Supplied material:
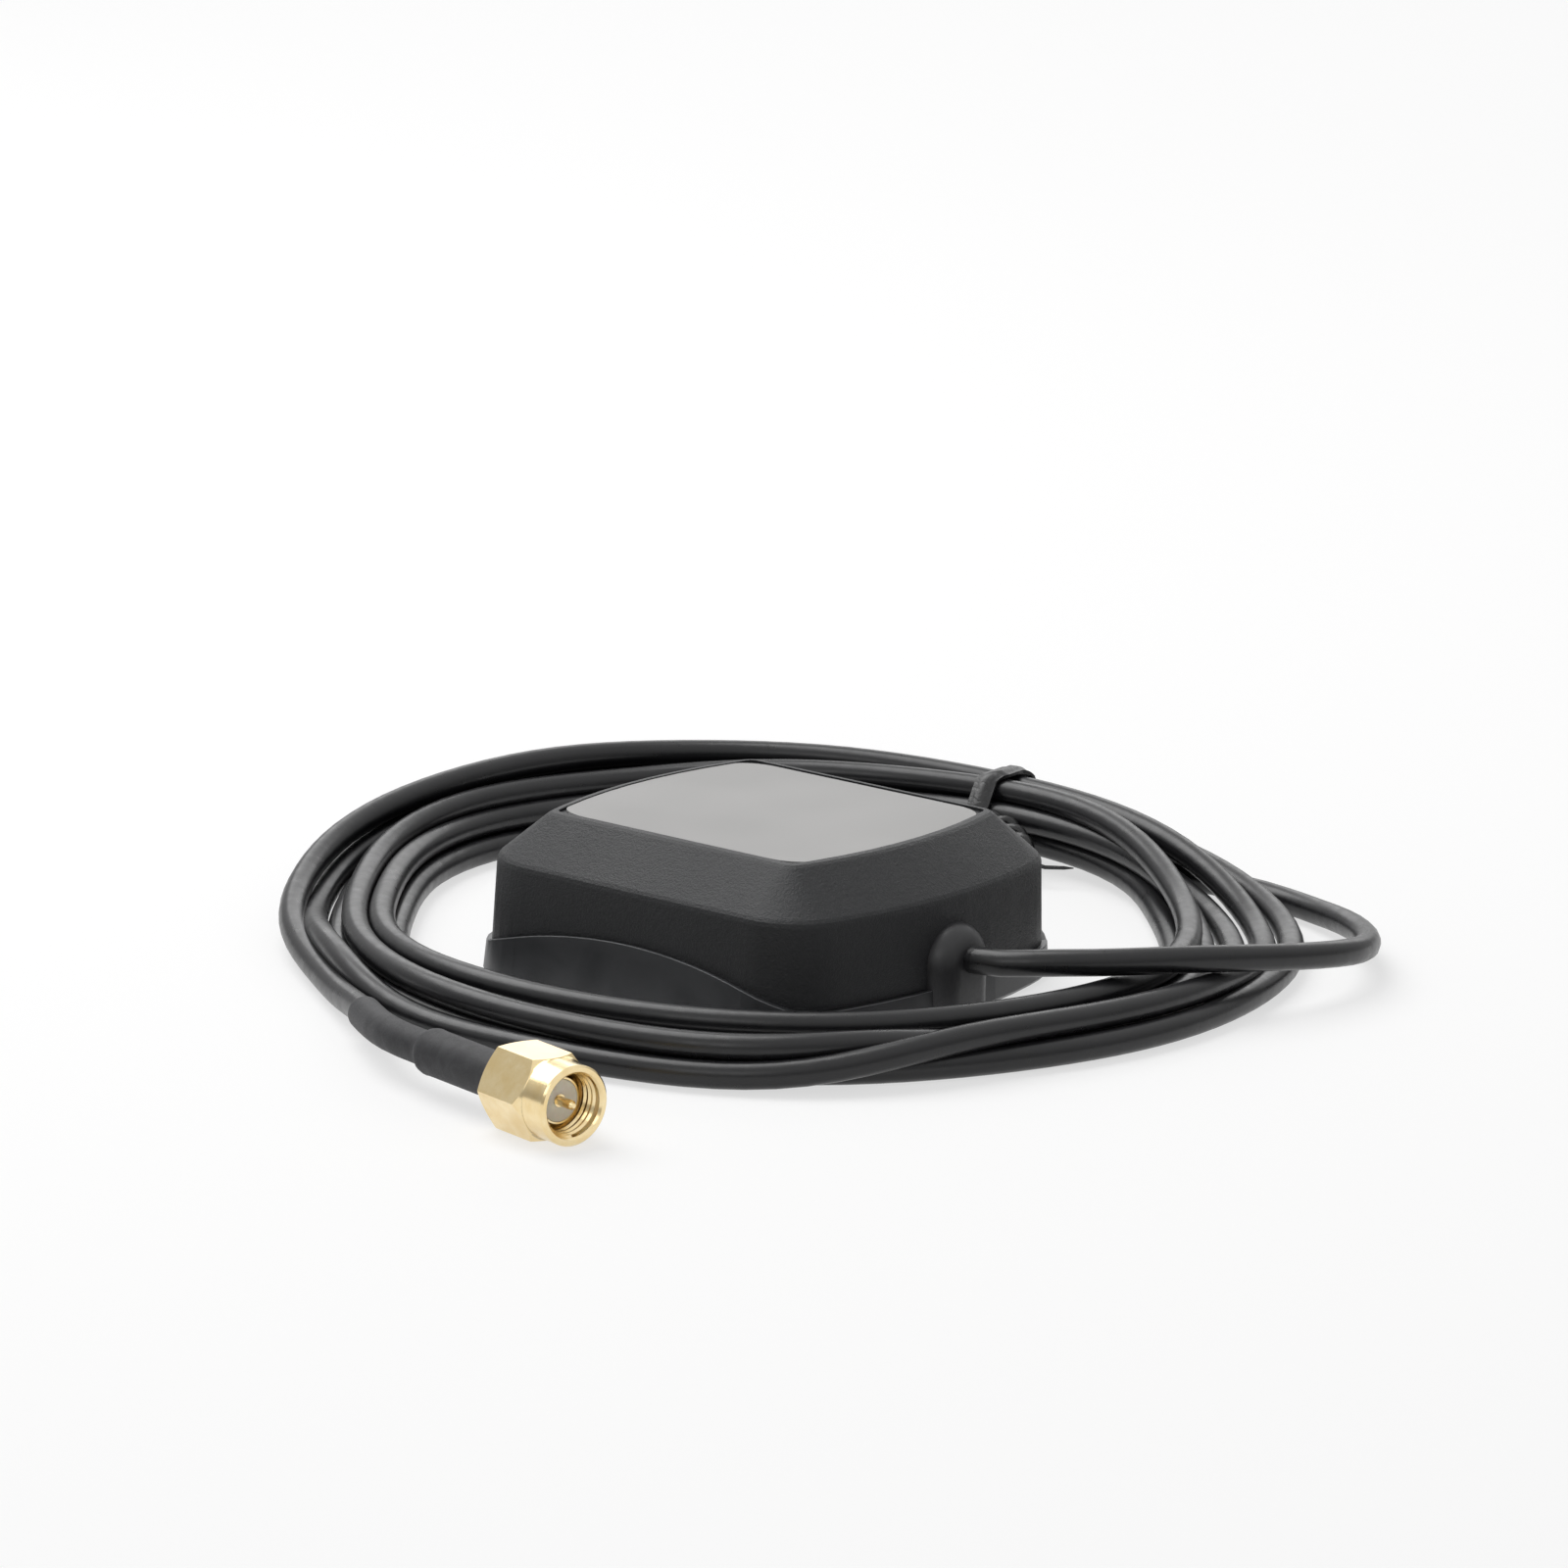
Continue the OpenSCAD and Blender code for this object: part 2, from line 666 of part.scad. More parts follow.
module plug_body() {
    seat_z = -7.5;
    color("#d9c08a") on_plug() rotate_extrude($fn = 48) polygon([
        [insulator_d / 2 + cable_gap, -face_depth], [contact_d / 2, -face_depth],
        [contact_d / 2, flange_z + gasket_t], [contact_d / 2 + root_flare, flange_z],
        [flange_d / 2, flange_z], [flange_d / 2, flange_z - flange_t], [shank_d / 2, flange_z - flange_t],
        [shank_d / 2, ring_z + seat_gap], [ring_in_d / 2 - seat_gap, ring_z + seat_gap],
        [ring_in_d / 2 - seat_gap, ring_z - ring_t - seat_gap], [shank_d / 2, ring_z - ring_t - seat_gap],
        [shank_d / 2, -nut_l - slip_gap], [ferrule_d / 2, -nut_l - slip_gap], [ferrule_d / 2, tail_z],
        [stem_d / 2, tail_z], [stem_d / 2, stem_end], [core_d / 2 + cable_gap, stem_end],
        [core_d / 2 + cable_gap, seat_z], [insulator_d / 2 + cable_gap, seat_z]
    ]);
}

module coupling_nut() {
    rear_taper = 0.7;
    corner_d = nut_af / cos(30);
    chamfer = (corner_d - collar_d) / 2 * tan(30) * 2;
    crest = thread_bore_d / 2;
    relief = 3.1;
    relief_z = -5;
    shoulder_z = flange_z - flange_t - slip_gap;
    rear_bore = shank_d / 2 + slip_gap;
    ring_bore = ring_out_d / 2 + seat_gap;
    color("#e2c98f") on_plug() difference() {
        union() {
            rotate_extrude($fn = 64) polygon([
                [0, 0], [collar_d / 2 - 0.2, 0], [collar_d / 2, -0.2],
                [collar_d / 2, -collar_l - 0.5], [0, -collar_l - 0.5]
            ]);
            intersection() {
                translate([0, 0, -nut_l]) rotate([0, 0, 30])
                    cylinder(h = nut_l - collar_l, d = corner_d, $fn = 6);
                rotate_extrude($fn = 64) polygon([
                    [0, -collar_l], [collar_d / 2, -collar_l], [corner_d / 2 + 0.1, -collar_l - chamfer],
                    [corner_d / 2 + 0.1, rear_taper - nut_l], [collar_d / 2 - 0.4, -nut_l], [0, -nut_l]
                ]);
            }
        }
        rotate_extrude($fn = 64) polygon([
            [0, over], [crest + 0.45 + over, over], [crest, -0.45], [crest, relief_z], [relief, relief_z],
            [relief, shoulder_z], [rear_bore, shoulder_z], [rear_bore, ring_z + slip_gap],
            [ring_bore, ring_z + slip_gap], [ring_bore, ring_z - ring_t - slip_gap],
            [rear_bore, ring_z - ring_t - slip_gap], [rear_bore, -nut_l - over], [0, -nut_l - over]
        ]);
    }
}

module snap_ring() {
    split = 0.8;
    color("#b8b9ba") on_plug() difference() {
        translate([0, 0, ring_z - ring_t]) cylinder(h = ring_t, d = ring_out_d, $fn = 48);
        translate([0, 0, ring_z - 2 * ring_t]) cylinder(h = 3 * ring_t, d = ring_in_d, $fn = 48);
        translate([0, -split / 2, ring_z - 2 * ring_t]) cube([ring_out_d, split, 3 * ring_t]);
    }
}

module plug_gasket() {
    bore = contact_d / 2 + cable_gap;
    color("#a8412f") on_plug() translate([0, 0, flange_z]) rotate_extrude($fn = 40) polygon([
        [bore + root_flare, 0], [flange_d / 2, 0], [flange_d / 2, gasket_t], [bore, gasket_t]
    ]);
}

module insulator() {
    back = -7.5;
    color("#efe9da") on_plug() difference() {
        translate([0, 0, back]) cylinder(h = -back - face_depth, d = insulator_d, $fn = 40);
        translate([0, 0, back - over]) cylinder(h = 3 * nut_l, d = pin_root_d + 2 * cable_gap, $fn = 24);
    }
}

module centre_pin() {
    tip_z = pin_reach - face_depth;
    cup_z = -7.6;
    cup_d = core_d - 0.1;
    taper = 0.35;
    color("#e2c98f") on_plug() rotate_extrude($fn = 32) polygon([
        [0, tip_z], [pin_d / 4, tip_z], [pin_d / 2, tip_z - taper], [pin_d / 2, -face_depth],
        [pin_root_d / 2, -face_depth], [pin_root_d / 2, cup_z], [cup_d / 2, cup_z],
        [cup_d / 2, pin_back], [0, pin_back]
    ]);
}

base_shell();
top_cover();
top_label();
seal_gasket();
base_screws();
base_magnets();
circuit_board();
adhesive_pad();
patch_ceramic();
patch_electrode();
feed_pin();
shield_can();
amplifier_chip();
saw_filter();
cable_gland();
cable_board_end();
cable_lead();
cable_coil();
cable_tail();
twist_tie();
heat_shrink_sleeve();
crimp_ferrule();
cable_plug_end();
plug_body();
coupling_nut();
snap_ring();
plug_gasket();
insulator();
centre_pin();
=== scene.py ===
"""Looks of the magnetic puck antenna: moulded housing, ring of thin coaxial cable and gold plated plug."""
import math

import bmesh
import bpy
import numpy as np
from mathutils import Matrix, Vector
from mathutils.bvhtree import BVHTree


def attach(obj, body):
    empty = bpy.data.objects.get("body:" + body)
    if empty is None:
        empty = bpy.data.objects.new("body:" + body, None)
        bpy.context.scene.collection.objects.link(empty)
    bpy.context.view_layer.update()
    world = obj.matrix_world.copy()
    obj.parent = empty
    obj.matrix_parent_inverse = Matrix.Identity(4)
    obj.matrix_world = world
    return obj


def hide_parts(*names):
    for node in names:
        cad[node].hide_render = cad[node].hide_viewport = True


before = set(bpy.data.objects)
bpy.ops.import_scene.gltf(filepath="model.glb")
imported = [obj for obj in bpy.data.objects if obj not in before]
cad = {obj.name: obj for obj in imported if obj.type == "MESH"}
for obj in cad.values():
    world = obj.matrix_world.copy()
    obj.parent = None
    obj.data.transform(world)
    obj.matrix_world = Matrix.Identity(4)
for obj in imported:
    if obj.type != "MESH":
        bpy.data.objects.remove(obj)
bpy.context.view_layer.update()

scene = bpy.context.scene
MM = 0.001


# ---------------------------------------------------------------- camera
# A long lens, low over the table, turned towards the corner between the gland and the long side.
CAMERA_AZIMUTH = math.radians(37.955)
CAMERA_HEIGHT = math.radians(13.611)
CAMERA_ROLL = math.radians(1.807)
CAMERA_DISTANCE = 0.8
CAMERA_AIM = Vector((0.903, 0.704, 19.778)) * MM
FOCAL_LENGTH_PX = 8032
PHOTO_WIDTH_PX = 1600
SENSOR_WIDTH = 36


def set_camera():
    """The camera that was fitted to the photograph, built from its heading, height and roll."""
    back = Vector((math.sin(CAMERA_AZIMUTH) * math.cos(CAMERA_HEIGHT),
                   -math.cos(CAMERA_AZIMUTH) * math.cos(CAMERA_HEIGHT), math.sin(CAMERA_HEIGHT)))
    level = Vector((math.cos(CAMERA_AZIMUTH), math.sin(CAMERA_AZIMUTH), 0))
    upright = back.cross(level)
    right = level * math.cos(CAMERA_ROLL) + upright * math.sin(CAMERA_ROLL)
    up = back.cross(right)
    data = bpy.data.cameras.new("camera")
    data.sensor_width = SENSOR_WIDTH
    data.lens = FOCAL_LENGTH_PX * SENSOR_WIDTH / PHOTO_WIDTH_PX
    data.clip_start, data.clip_end = 0.05, 20
    camera = bpy.data.objects.new("camera", data)
    turn = Matrix((right, up, back)).transposed().to_4x4()
    camera.matrix_world = Matrix.Translation(CAMERA_AIM + back * CAMERA_DISTANCE) @ turn
    scene.collection.objects.link(camera)
    scene.camera = camera


set_camera()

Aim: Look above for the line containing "base_shell();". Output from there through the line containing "bpy.data.objects.remove(obj)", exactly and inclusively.

Exercise result:
base_shell();
top_cover();
top_label();
seal_gasket();
base_screws();
base_magnets();
circuit_board();
adhesive_pad();
patch_ceramic();
patch_electrode();
feed_pin();
shield_can();
amplifier_chip();
saw_filter();
cable_gland();
cable_board_end();
cable_lead();
cable_coil();
cable_tail();
twist_tie();
heat_shrink_sleeve();
crimp_ferrule();
cable_plug_end();
plug_body();
coupling_nut();
snap_ring();
plug_gasket();
insulator();
centre_pin();
=== scene.py ===
"""Looks of the magnetic puck antenna: moulded housing, ring of thin coaxial cable and gold plated plug."""
import math

import bmesh
import bpy
import numpy as np
from mathutils import Matrix, Vector
from mathutils.bvhtree import BVHTree


def attach(obj, body):
    empty = bpy.data.objects.get("body:" + body)
    if empty is None:
        empty = bpy.data.objects.new("body:" + body, None)
        bpy.context.scene.collection.objects.link(empty)
    bpy.context.view_layer.update()
    world = obj.matrix_world.copy()
    obj.parent = empty
    obj.matrix_parent_inverse = Matrix.Identity(4)
    obj.matrix_world = world
    return obj


def hide_parts(*names):
    for node in names:
        cad[node].hide_render = cad[node].hide_viewport = True


before = set(bpy.data.objects)
bpy.ops.import_scene.gltf(filepath="model.glb")
imported = [obj for obj in bpy.data.objects if obj not in before]
cad = {obj.name: obj for obj in imported if obj.type == "MESH"}
for obj in cad.values():
    world = obj.matrix_world.copy()
    obj.parent = None
    obj.data.transform(world)
    obj.matrix_world = Matrix.Identity(4)
for obj in imported:
    if obj.type != "MESH":
        bpy.data.objects.remove(obj)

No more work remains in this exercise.